/diatribe on
It's easy to write around slavery in a story, it's easy to pretend that it simply didn't/doesn't exist. However my story tries to follow actual history as close as possible and Deus Ex Machina is simply another way of saying "Lazy writer".
Slavery was legal and heavily practiced in the State of Missouri in 1822 America. It was also legal and heavily practiced in the nearby Indian Territories where our intrepid band has set up homestead. The Natives practiced slavery and slave trading just as happily as the Vikings, Romans and Egyptians did.
The price for failing to defend your home and family was your death and your family being enslaved and that has been the rule for tens of thousands of years across every society and civilization. Literally every single human alive today is the descendant of both slaver and slave at some point in their family tree. Yes, if descendancy is culpability we are all guilty.

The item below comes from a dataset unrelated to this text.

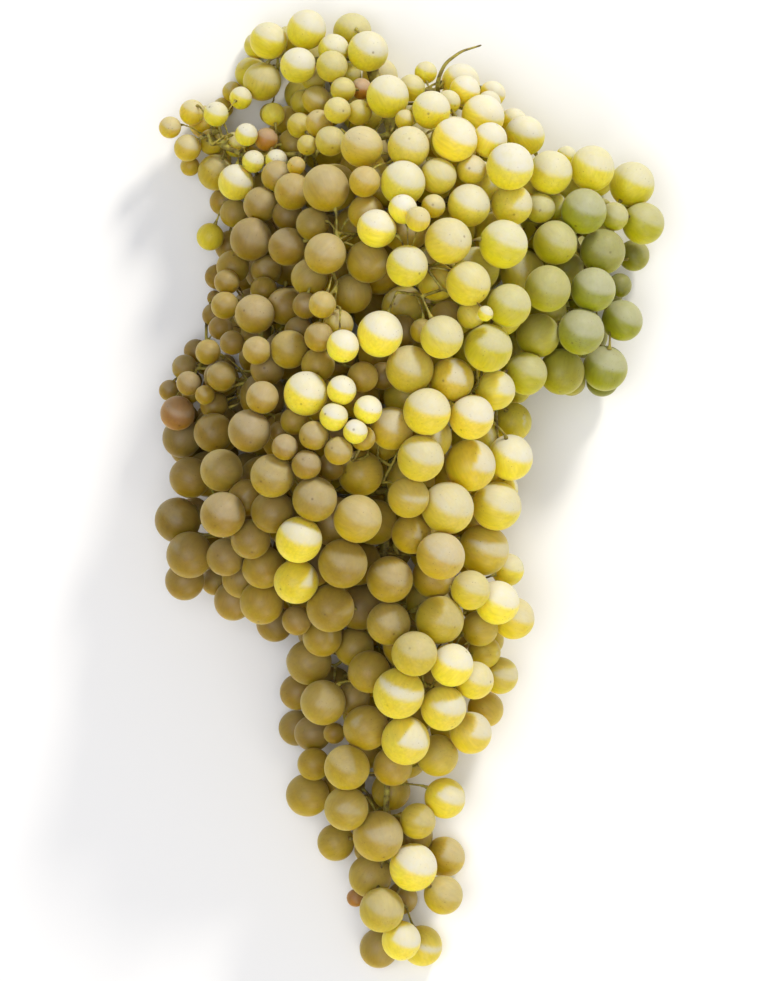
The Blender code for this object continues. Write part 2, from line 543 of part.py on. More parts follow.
def settle(centres, radii, planted):
    """Press the berries apart until none cuts into another, each near its own place."""
    floor = facet_radius(radii) - REST_FLAT
    places = centres.copy()
    places[:, 2] = np.where(places[:, 2] < RESTING_UNDER * radii, floor, places[:, 2])
    reach = TOUCH * (radii[:, None] + radii[None, :])
    np.fill_diagonal(reach, 0.0)
    bars = stalk_routes() + [tendril_route()]
    yielding = np.where(planted[:, None], PLANTED_YIELD, ADDED_YIELD)
    pull = np.where(planted[:, None], PLANTED_PULL, ADDED_PULL)
    for step in range(SETTLING_ROUNDS + PRESSING_ROUNDS):
        away = centres[:, None, :] - centres[None, :, :]
        distance = np.maximum(np.linalg.norm(away, axis=2), TINY)
        short = np.maximum(reach - distance, 0.0)
        push = (away * (short / distance)[:, :, None]).sum(axis=1) * GIVE_WAY
        if step < SETTLING_ROUNDS:
            push = push * yielding + (places - centres) * pull
        centres += push
        for points, thickness in bars:
            for start, end, radius in zip(points, points[1:], thickness):
                push_from_segment(centres, radii, start, end, radius + NODE_GAP)
        centres[:, 2] = np.maximum(centres[:, 2], floor)
    return centres


def fit_between_neighbours(centres, radii):
    """Take the last of any overlap off the berries that are still pressed too hard."""
    away = centres[:, None, :] - centres[None, :, :]
    distance = np.linalg.norm(away, axis=2)
    np.fill_diagonal(distance, 1.0)
    for _ in range(FITTING_ROUNDS):
        share = (distance / (TOUCH * (radii[:, None] + radii[None, :]))).min(axis=1)
        radii = radii * np.minimum(share, 1.0)
    return radii


# ---------------------------------------------------------------- sprays
def bar_clearance(centres, radii, start, end, skip):
    """Smallest gap between a thin bar's axis and the berries that aren't skipped."""
    axis = end - start
    share = np.clip((centres - start) @ axis / (axis @ axis), 0.0, 1.0)
    gap = np.linalg.norm(centres - (start + share[:, None] * axis), axis=1) - radii
    gap[list(skip)] = 1.0
    return gap.min()


def neighbour_pairs(centres, radii):
    """For each berry, the near ones with nothing in between, and the effort to reach each."""
    away = centres[:, None, :] - centres[None, :, :]
    distance = np.linalg.norm(away, axis=2)
    gap = distance - (radii[:, None] + radii[None, :])
    pairs = {i: [] for i in range(len(centres))}
    for i, j in zip(*np.where(np.triu(gap < PEDICEL_LONGEST, 1))):
        clear = bar_clearance(centres, radii, centres[i], centres[j], (i, j))
        if clear > PEDICEL_DIAMETER / 2 + NODE_GAP:
            effort = distance[i, j] + GAP_EFFORT * max(gap[i, j], 0.0)
            pairs[int(i)].append((int(j), effort))
            pairs[int(j)].append((int(i), effort))
    return pairs


def grow_sprays(centres, radii):
    """Share the berries out over the sprays, each growing from its middle berry."""
    pairs = neighbour_pairs(centres, radii)
    owner = {}
    parent = {}
    queue = []
    for name, place in SPRAYS.items():
        order = np.argsort(np.linalg.norm(centres - plan_point(place), axis=1))
        first = next(int(k) for k in order if int(k) not in owner)
        owner[first] = name
        parent[first] = None
        queue.extend((effort, j, first) for j, effort in pairs[first])
    heapq.heapify(queue)
    while queue:
        reached, j, i = heapq.heappop(queue)
        if j in owner:
            continue
        owner[j] = owner[i]
        parent[j] = i
        for following, effort in pairs[j]:
            if following not in owner:
                heapq.heappush(queue, (reached + effort, following, j))
    return owner, parent


# ---------------------------------------------------------------- solids
def mesh_object(name, mesh_data, material):
    """Put a bmesh into a new object of the scene, shaded smooth."""
    mesh = bpy.data.meshes.new(name)
    mesh_data.to_mesh(mesh)
    mesh_data.free()
    mesh.materials.append(material)
    mesh.shade_smooth()
    mesh.set_sharp_from_angle(angle=SMOOTH_UNDER)
    thing = bpy.data.objects.new(name, mesh)
    bpy.context.scene.collection.objects.link(thing)
    return thing


def berry_template():
    """Directions of the facets and corners of Blender's 20-sided ball."""
    ball = bmesh.new()
    bmesh.ops.create_icosphere(ball, subdivisions=1, radius=1.0)
    facets = np.array([face.calc_center_median().normalized()[:] for face in ball.faces])
    corners = np.array([corner.co[:] for corner in ball.verts])
    ball.free()
    return facets, corners


def best_turn(template, links, resting, index):
    """How a berry is turned: one facet faces the first of the berries it is joined to,
    and of the spins about that way, the one whose other facets face the rest best and,
    on a resting berry, whose lowest corner points down."""
    facets, corners = template
    first = Vector(facets[0])
    face_first = first.rotation_difference(Vector(links[0])).to_matrix()
    best = None
    for step in range(SPIN_TRIES):
        angle = index * GOLDEN_ANGLE + step * 2 * math.pi / SPIN_TRIES
        turn = face_first @ Matrix.Rotation(angle, 3, first)
        turned = facets @ np.array(turn).T
        score = min((turned @ np.array(link)).max() for link in links)
        if resting:
            score -= RESTING_WEIGHT * (corners @ np.array(turn).T)[:, 2].min()
        if best is None or score > best[0]:
            best = (score, turn)
    return best[1]


def take_facing(facets, way):
    """Take the free facet that faces one way out of a berry's list."""
    for facet in facets:
        facet.normal_update()
    facing = max(facets, key=lambda facet: facet.normal.dot(way))
    facets.remove(facing)
    return facing


def open_facet(mesh_data, facet, share):
    """Open a hole of the facet's own shape in it: its corners, in their order."""
    outer = [loop.vert for loop in facet.loops]
    middle = facet.calc_center_median()
    mesh_data.faces.remove(facet)
    if share == 1.0:
        return outer
    inner = [mesh_data.verts.new(middle.lerp(corner.co, share)) for corner in outer]
    for k in range(3):
        after = (k + 1) % 3
        mesh_data.faces.new((outer[k], outer[after], inner[after], inner[k]))
    return inner


def bridge(mesh_data, one, other):
    """Close the gap between two three-cornered holes with the least twist."""
    def twist(start):
        return sum((one[k].co - other[(start - k) % 3].co).length for k in range(3))
    start = min(range(3), key=twist)
    for k in range(3):
        after = (k + 1) % 3
        mesh_data.faces.new(
            (one[k], one[after], other[(start - after) % 3], other[(start - k) % 3]))


def twig_object(start, end, material):
    """A straight tapering twig with flat ends."""
    axis = Vector(end) - Vector(start)
    turn = axis.to_track_quat("Z", "Y").to_matrix().to_4x4()
    middle = Matrix.Translation((Vector(start) + Vector(end)) / 2)
    mesh_data = bmesh.new()
    bmesh.ops.create_cone(
        mesh_data, cap_ends=True, segments=TWIG_SIDES, depth=axis.length, matrix=middle @ turn,
        radius1=TWIG_DIAMETER / 2, radius2=TWIG_DIAMETER / 2 * TWIG_END)
    return mesh_object("twig", mesh_data, material)


def join(thing, other):
    """Unite an object with another one, which is used up."""
    union = thing.modifiers.new("union", "BOOLEAN")
    union.operation = "UNION"
    union.solver = "EXACT"
    union.use_self = True
    union.object = other
    bpy.context.view_layer.update()
    depsgraph = bpy.context.evaluated_depsgraph_get()
    mesh = bpy.data.meshes.new_from_object(thing.evaluated_get(depsgraph))
    thing.modifiers.clear()
    thing.data = mesh
    bpy.data.objects.remove(other)


def make_spray(name, members, centres, radii, parent, material):
    """One spray: its faceted berries, each joined to the berry that it grows from."""
    template = berry_template()
    links = {i: [] for i in members}
    for i in members:
        if parent[i] is not None:
            away = Vector(centres[parent[i]]) - Vector(centres[i])
            links[i].insert(0, away.normalized())
            links[parent[i]].append(-away.normalized())
    mesh_data = bmesh.new()
    facets = {}
    for i in members:
        radius = facet_radius(radii[i])
        resting = centres[i][2] < radius
        ways = links[i] or [Vector((0.0, 0.0, 1.0))]
        turn = best_turn(template, ways, resting, i).to_4x4()
        matrix = Matrix.Translation(Vector(centres[i])) @ turn
        bmesh.ops.create_icosphere(mesh_data, subdivisions=1, radius=radius, matrix=matrix)
        facets[i] = list(mesh_data.faces)[-len(template[0]):]
    for i in members:
        if parent[i] is not None:
            join_berries(mesh_data, facets, centres, radii, parent[i], i)
    bisect_at_surface(mesh_data)
    return mesh_object(name, mesh_data, material)


def join_berries(mesh_data, facets, centres, radii, i, j):
    """Join berry j to berry i, which it grows from, by a short pedicel."""
    away = Vector(centres[j]) - Vector(centres[i])
    radius_i = facet_radius(radii[i])
    radius_j = facet_radius(radii[j])
    near = away.length - radius_i - radius_j < NEAR_SHARE * radius_j
    facet_i = take_facing(facets[i], away)
    facet_j = take_facing(facets[j], -away)
    straight = facet_i.normal.dot(away.normalized()) > JOIN_STRAIGHT
    share_i = PEDICEL_SHARE * min(1.0, radius_j / radius_i)
    share_j = 1.0
    if not near or not straight or radius_j > JOIN_SIZE_RATIO * radius_i:
        share_j = PEDICEL_SHARE * min(1.0, radius_i / radius_j)
    bridge(mesh_data, open_facet(mesh_data, facet_j, share_j),
           open_facet(mesh_data, facet_i, share_i))


def bisect_at_surface(mesh_data):
    """Cut everything below the surface that the bunch rests on, leaving flat faces."""
    geometry = list(mesh_data.verts) + list(mesh_data.edges) + list(mesh_data.faces)
    cut = bmesh.ops.bisect_plane(
        mesh_data, geom=geometry, plane_co=(0, 0, 0), plane_no=(0, 0, -1), clear_outer=True)
    rim = [item for item in cut["geom_cut"] if isinstance(item, bmesh.types.BMEdge)]
    bmesh.ops.edgenet_fill(mesh_data, edges=rim)


def tube_object(name, points, radii, material):
    """A tapering tube along a route, closed at both ends."""
    mesh_data = bmesh.new()
    rings = []
    frame = None
    for k, point in enumerate(points):
        ahead = points[min(k + 1, len(points) - 1)] - points[max(k - 1, 0)]
        direction = Vector(ahead).normalized()
        if frame is None:
            frame = direction.orthogonal().normalized()
        frame = (frame - direction * frame.dot(direction)).normalized()
        side = direction.cross(frame)
        ring = []
        for step in range(STALK_SIDES):
            angle = 2 * math.pi * step / STALK_SIDES
            offset = (frame * math.cos(angle) + side * math.sin(angle)) * radii[k]
            ring.append(mesh_data.verts.new(Vector(point) + offset))
        rings.append(ring)
    for ring, following in zip(rings, rings[1:]):
        for step in range(STALK_SIDES):
            after = (step + 1) % STALK_SIDES
            mesh_data.faces.new((ring[step], ring[after], following[after], following[step]))
    mesh_data.faces.new(list(reversed(rings[0])))
    mesh_data.faces.new(rings[-1])
    return mesh_object(name, mesh_data, material)


def twig_for_spray(members, centres, radii, routes):
    """The shortest clear way from the stalk to a berry of the spray: its two ends."""
    shortest = None
    ends = None
    for points, _ in routes:
        # A twig never starts on the flat end of a route, which it would only touch.
        for start in points[1:-1]:
            for i in members:
                length = np.linalg.norm(centres[i] - start)
                reach = length - facet_radius(radii[i]) - NODE_GAP
                if shortest is not None and reach >= shortest or reach < TWIG_DIAMETER:
                    continue
                clear = bar_clearance(centres, radii, start, centres[i], (i,))
                if clear > TWIG_DIAMETER / 2 + NODE_GAP:
                    shortest = reach
                    ends = (start, start + (centres[i] - start) * reach / length)
    return ends


def make_stalk(sprays, centres, radii, material):
    """Peduncle, rachis, arms and a twig to every spray that one can reach."""
    routes = stalk_routes()
    stalk = tube_object("stalk", *routes[0], material)
    for points, thickness in routes[1:]:
        join(stalk, tube_object("arm", points, thickness, material))
    for members in sprays.values():
        ends = twig_for_spray(members, centres, radii, routes)
        if ends is not None:
            join(stalk, twig_object(*ends, material))
    return stalk


def make_bunch():
    """Build the whole bunch with its origin at the bottom centre of its box."""
    centres, radii = planted_berries()
    planted_count = len(centres)
    add_back_berries(centres, radii, planted_count)
    add_inner_berries(centres, radii, planted_count)
    centres = np.array(centres)
    radii = np.array(radii)
    planted = np.arange(len(centres)) < planted_count
    centres = settle(centres, radii, planted)
    radii = fit_between_neighbours(centres, radii)
    owner, parent = grow_sprays(centres, radii)
    green = principled("grape_skin_green", (0.20, 0.19, 0.02), 0.35)
    golden = principled("grape_skin_golden", (0.66, 0.58, 0.08), 0.35)
    amber = principled("grape_skin_amber", (0.36, 0.22, 0.05), 0.4)
    bark = principled("green_stalk", (0.42, 0.36, 0.08), 0.6)
    sprays = {name: [i for i in sorted(owner) if owner[i] == name] for name in SPRAYS}
    things = []
    for name, members in sprays.items():
        skin = golden
        if name.startswith(GREEN_SPRAYS):
            skin = green
        elif name.startswith(AMBER_SPRAYS):
            skin = amber
        things.append(make_spray(name, members, centres, radii, parent, skin))
    things.append(make_stalk(sprays, centres, radii, bark))
    things.append(tube_object("tendril", *tendril_route(), bark))
    corners = np.array([tuple(v.co) for thing in things for v in thing.data.vertices])
    middle = (corners.min(axis=0) + corners.max(axis=0)) / 2
    shift = Matrix.Translation((-middle[0], -middle[1], 0.0))
    for thing in things:
        thing.data.transform(shift)
    print("berries:", len(centres), "planted:", planted_count)
    print("berries in each spray:", {name: len(members) for name, members in sprays.items()})
    print("box:", corners.max(axis=0) - corners.min(axis=0), "lowest:", corners.min(axis=0)[2])
    print("triangles:", sum(len(p.vertices) - 2 for t in things for p in t.data.polygons))


for leftover in list(bpy.data.objects):
    bpy.data.objects.remove(leftover)
make_bunch()
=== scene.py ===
# %% [markdown]
# # A large bunch of white wine grapes, lying on its back
#
# A bunch is a woody stalk that branches again and again, and every last twig, a
# pedicel, holds one berry. The CAD model holds the bunch as faceted balls. This lesson
# grows the real thing around it: round, waxy, translucent berries that press flat on
# each other, a branching stalk, and one curled tendril.

# %% Load the frame
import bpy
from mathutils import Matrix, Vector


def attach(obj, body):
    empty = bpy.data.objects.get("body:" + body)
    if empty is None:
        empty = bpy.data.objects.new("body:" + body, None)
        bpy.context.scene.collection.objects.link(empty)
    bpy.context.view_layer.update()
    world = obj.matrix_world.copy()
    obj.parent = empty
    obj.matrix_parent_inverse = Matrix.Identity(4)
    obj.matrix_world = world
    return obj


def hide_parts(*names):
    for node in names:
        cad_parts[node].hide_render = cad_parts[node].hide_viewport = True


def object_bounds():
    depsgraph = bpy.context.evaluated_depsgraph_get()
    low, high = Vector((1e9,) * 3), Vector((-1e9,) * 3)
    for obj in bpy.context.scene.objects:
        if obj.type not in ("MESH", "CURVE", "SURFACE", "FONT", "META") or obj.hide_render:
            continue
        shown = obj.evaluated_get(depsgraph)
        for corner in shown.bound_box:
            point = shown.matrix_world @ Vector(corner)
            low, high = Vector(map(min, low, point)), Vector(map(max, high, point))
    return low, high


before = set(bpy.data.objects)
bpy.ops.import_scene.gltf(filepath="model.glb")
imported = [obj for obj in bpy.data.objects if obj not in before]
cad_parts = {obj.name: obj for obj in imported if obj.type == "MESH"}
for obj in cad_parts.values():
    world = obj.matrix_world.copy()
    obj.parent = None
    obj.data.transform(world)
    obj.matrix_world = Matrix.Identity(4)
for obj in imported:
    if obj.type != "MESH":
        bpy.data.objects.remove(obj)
cad_box = [list(corner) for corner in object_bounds()]

import math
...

However in the late 1700's a great change started to sweep across much of the greater human society and slavery became frowned upon and even outlawed step by step. Sadly this process hasn't finished yet and we still have slavery happening today.
To ignore these facts and try to deny them out of existence is simply another way to ignore the slavery that is still occurring. To deny the reality that helps bring full understanding of all the different types of slavery and push for the elimination of the remains of this stain upon the earth.
I embrace the reality of slavery in my story, it's used in different ways as a method to save those stuck in slavery. You can't just ride in with guns a blazing and end slavery in Missouri in 1822, at least not in my story. Instead you work with what you have, acquire slaves and release them into your homestead/township. But you have to be wise.
"If some asshole comes around act all slavish again, got it?"
"Yup"
"See you at dinner tonight? Cards after?"
"Yup, I'll bring the beer."
So when my hero visits a slave auction I'll reference actual slave auctions from that period and our hero will do what he can; he'll even kill a few bad guys once in a while. But it is 1822.
We could go on about skin color and such but I'll just say one thing: "My son has polka dots and he rapidly changes color if exposed to direct sunlight." Beat that for being different.